Institute: Iowa
Year Established: 2012 Start Date: 2012-03-05 End Date: 2013-02-28
Total Federal Funds: $13,783 Total Non-Federal Funds: $48,996
Principal Investigators: Amy Kaleita
Project Summary: A fast and reliable method for in situ monitoring of soil nitrate-nitrogen (NO3-N) concentration is vital for understanding and improvement of N management practices focused on reduction of NO3-N losses to ground and surface waters from agricultural systems. Conventional methods for soil or solution NO3-N measurement are destructive, time-consuming, costly, and impractical for large-scale or high-resolution monitoring. Hence, there is a need for development of a relatively cheap and reliable indirect measurement method that can continuously monitor NO3-N dynamic in situ.

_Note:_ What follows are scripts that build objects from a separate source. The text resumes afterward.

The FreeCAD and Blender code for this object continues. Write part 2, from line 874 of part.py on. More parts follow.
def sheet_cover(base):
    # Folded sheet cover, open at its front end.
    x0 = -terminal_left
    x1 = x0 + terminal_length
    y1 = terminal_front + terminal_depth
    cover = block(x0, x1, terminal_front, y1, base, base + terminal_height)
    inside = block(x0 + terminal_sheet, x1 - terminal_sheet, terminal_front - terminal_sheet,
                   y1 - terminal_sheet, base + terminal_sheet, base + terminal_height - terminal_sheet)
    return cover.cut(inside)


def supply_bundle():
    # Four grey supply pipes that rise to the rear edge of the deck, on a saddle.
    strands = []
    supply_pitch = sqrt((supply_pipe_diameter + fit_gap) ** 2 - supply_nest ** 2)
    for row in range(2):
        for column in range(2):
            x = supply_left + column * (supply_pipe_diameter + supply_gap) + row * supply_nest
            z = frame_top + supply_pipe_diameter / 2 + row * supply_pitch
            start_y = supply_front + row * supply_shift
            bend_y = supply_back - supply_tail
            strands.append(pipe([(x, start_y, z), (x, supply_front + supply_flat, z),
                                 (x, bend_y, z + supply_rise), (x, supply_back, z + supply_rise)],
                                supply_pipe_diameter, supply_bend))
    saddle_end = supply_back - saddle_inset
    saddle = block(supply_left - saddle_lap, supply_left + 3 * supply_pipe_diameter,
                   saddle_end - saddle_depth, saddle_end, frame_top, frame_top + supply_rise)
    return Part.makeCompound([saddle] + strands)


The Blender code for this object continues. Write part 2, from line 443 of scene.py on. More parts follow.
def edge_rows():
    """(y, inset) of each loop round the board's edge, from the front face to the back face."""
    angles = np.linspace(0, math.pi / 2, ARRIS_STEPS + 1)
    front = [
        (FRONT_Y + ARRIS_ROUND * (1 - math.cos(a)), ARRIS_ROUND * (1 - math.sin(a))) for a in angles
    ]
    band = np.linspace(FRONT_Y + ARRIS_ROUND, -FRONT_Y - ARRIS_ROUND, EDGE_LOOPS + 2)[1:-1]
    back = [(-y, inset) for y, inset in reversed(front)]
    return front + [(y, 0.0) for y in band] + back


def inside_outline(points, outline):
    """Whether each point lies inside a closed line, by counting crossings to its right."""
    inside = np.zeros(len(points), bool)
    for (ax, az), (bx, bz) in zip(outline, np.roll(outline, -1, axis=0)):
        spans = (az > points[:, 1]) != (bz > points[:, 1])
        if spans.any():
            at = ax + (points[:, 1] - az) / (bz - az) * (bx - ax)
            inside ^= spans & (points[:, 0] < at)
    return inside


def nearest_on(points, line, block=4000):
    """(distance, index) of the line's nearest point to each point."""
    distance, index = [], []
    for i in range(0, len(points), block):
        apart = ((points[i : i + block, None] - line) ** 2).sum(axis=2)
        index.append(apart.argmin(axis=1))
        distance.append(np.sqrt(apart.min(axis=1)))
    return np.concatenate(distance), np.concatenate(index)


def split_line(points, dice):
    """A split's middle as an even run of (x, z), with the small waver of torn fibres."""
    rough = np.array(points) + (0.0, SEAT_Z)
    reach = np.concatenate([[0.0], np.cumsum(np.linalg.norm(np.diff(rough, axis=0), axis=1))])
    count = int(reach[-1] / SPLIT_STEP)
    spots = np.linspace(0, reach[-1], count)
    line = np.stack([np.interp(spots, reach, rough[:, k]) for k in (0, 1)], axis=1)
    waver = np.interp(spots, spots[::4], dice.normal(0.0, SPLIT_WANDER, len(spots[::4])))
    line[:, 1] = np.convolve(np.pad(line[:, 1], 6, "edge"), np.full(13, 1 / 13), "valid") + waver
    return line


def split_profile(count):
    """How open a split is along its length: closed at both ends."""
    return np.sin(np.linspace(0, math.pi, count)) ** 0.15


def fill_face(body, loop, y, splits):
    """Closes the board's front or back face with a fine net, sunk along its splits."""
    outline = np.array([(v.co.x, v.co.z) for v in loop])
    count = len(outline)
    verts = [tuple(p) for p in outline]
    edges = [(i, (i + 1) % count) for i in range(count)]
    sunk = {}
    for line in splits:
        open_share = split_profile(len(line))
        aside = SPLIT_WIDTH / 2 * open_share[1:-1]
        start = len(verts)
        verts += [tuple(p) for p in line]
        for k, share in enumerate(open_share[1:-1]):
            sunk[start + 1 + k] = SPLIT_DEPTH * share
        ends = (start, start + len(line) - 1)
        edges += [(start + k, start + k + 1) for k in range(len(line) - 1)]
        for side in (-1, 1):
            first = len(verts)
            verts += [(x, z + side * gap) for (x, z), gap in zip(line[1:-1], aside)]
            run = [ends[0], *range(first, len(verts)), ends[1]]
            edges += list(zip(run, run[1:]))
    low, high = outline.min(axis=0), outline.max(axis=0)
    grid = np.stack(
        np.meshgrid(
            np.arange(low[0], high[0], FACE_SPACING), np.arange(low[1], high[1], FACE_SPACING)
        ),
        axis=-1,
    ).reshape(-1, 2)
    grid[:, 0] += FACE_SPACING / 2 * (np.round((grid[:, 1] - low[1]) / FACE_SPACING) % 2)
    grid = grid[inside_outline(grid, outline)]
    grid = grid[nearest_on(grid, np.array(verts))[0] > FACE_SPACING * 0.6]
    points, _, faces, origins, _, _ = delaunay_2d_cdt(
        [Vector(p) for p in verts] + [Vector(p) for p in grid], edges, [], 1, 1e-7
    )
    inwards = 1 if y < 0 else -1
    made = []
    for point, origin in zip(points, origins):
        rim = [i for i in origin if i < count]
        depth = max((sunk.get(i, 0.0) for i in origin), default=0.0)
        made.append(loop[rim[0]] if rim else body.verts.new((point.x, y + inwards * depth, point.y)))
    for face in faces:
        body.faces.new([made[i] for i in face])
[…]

During the last several decades, the dielectric response of a medium has been intensively used to characterize its physical or chemical properties. Bulk soil permittivity has been used in environmental monitoring to estimate volumetric water content (VWC) and soil salinity. As a result, several methods and multiple instruments have been developed to measure soil dielectric response at MHz frequency. But very few studies have been conducted to estimate change in soil NO3-N concentration using the dielectric response measured at the same spectrum. Furthermore, most of the commercially available dielectric soil sensors, particularly capacitance type probes, provide a single value for permittivity, which can be adequate to estimate a single soil property. Using dielectric measurements at multiple frequencies can help to estimate several physical and chemical soil properties simultaneously. We propose to investigate the dielectric footprint of pore water NO3-N content on soil bulk permittivity measured at MHz range, which includes the operating frequency of most dielectric soil probes. Hence the goal of the project will be to evaluate the feasibility to estimate changes in pore water NO3-N concentration at different VWC from the dielectric measurements obtained at multiple frequencies at MHz range using the chemometric analyses.